Such controls, including inspecting work before payment is made and having several managers divide responsibility for approving disbursements, were apparently not in place or broke down at the water district.
A former employee of the district, Wayne Melvin Smith, was accused this week of approving payments to three contractors for rebates on water conservation equipment that was never installed. In more than 35 instances over 2 1/2 years, Smith and the consultants allegedly pocketed the rebate money, Irvine Police Investigator Phil Cadenhead said. The alleged scheme ended early last year, when a district employee became suspicious, Cadenhead said.

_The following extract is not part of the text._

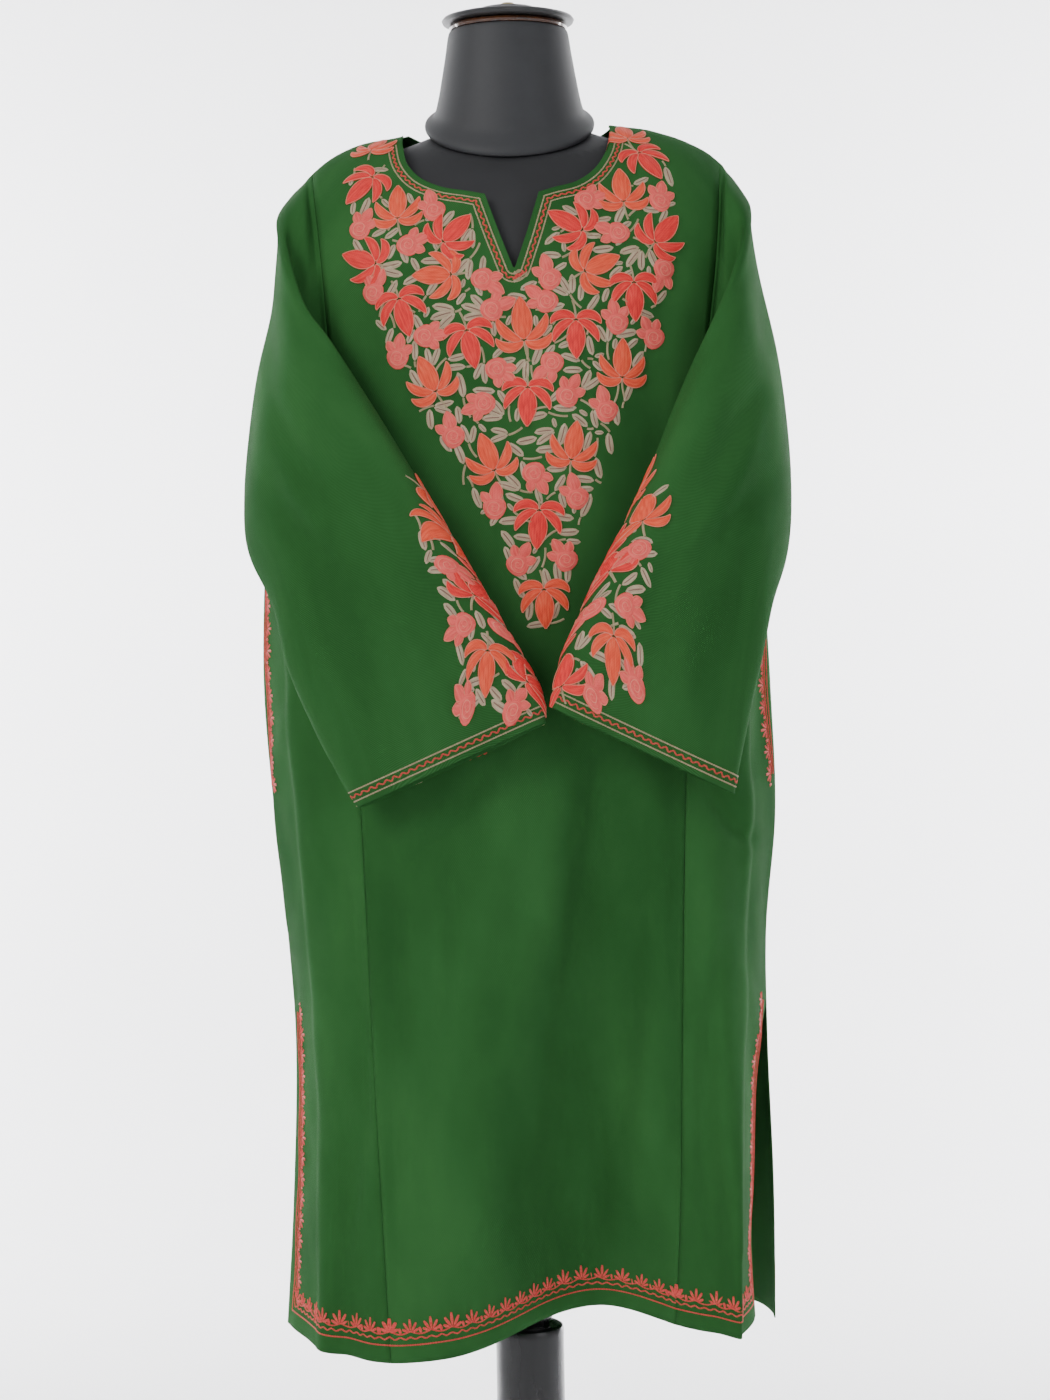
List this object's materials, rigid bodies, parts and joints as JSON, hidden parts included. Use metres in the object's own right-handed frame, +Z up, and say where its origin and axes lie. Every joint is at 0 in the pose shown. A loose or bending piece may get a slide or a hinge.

“It’s a matter of pulling out the Auditing 101 textbook and saying, ‘These are the basic things you do, you separate and segregate tasks,’ and so on,” said Michael Fine, assistant superintendent at Newport-Mesa Unified School District, where a then-top official siphoned off $3.5 million in funds over seven years after internal controls at the district broke down.
Since district officials discovered the fund diversion in 1992, they have gone back to basics, reorganizing their operations from scratch to prevent a recurrence.
“They are some pretty obvious things. You can open up any auditing book in college and find those guidelines,” Fine said. “But they get undermined. People undermine them, and then you have a problem.”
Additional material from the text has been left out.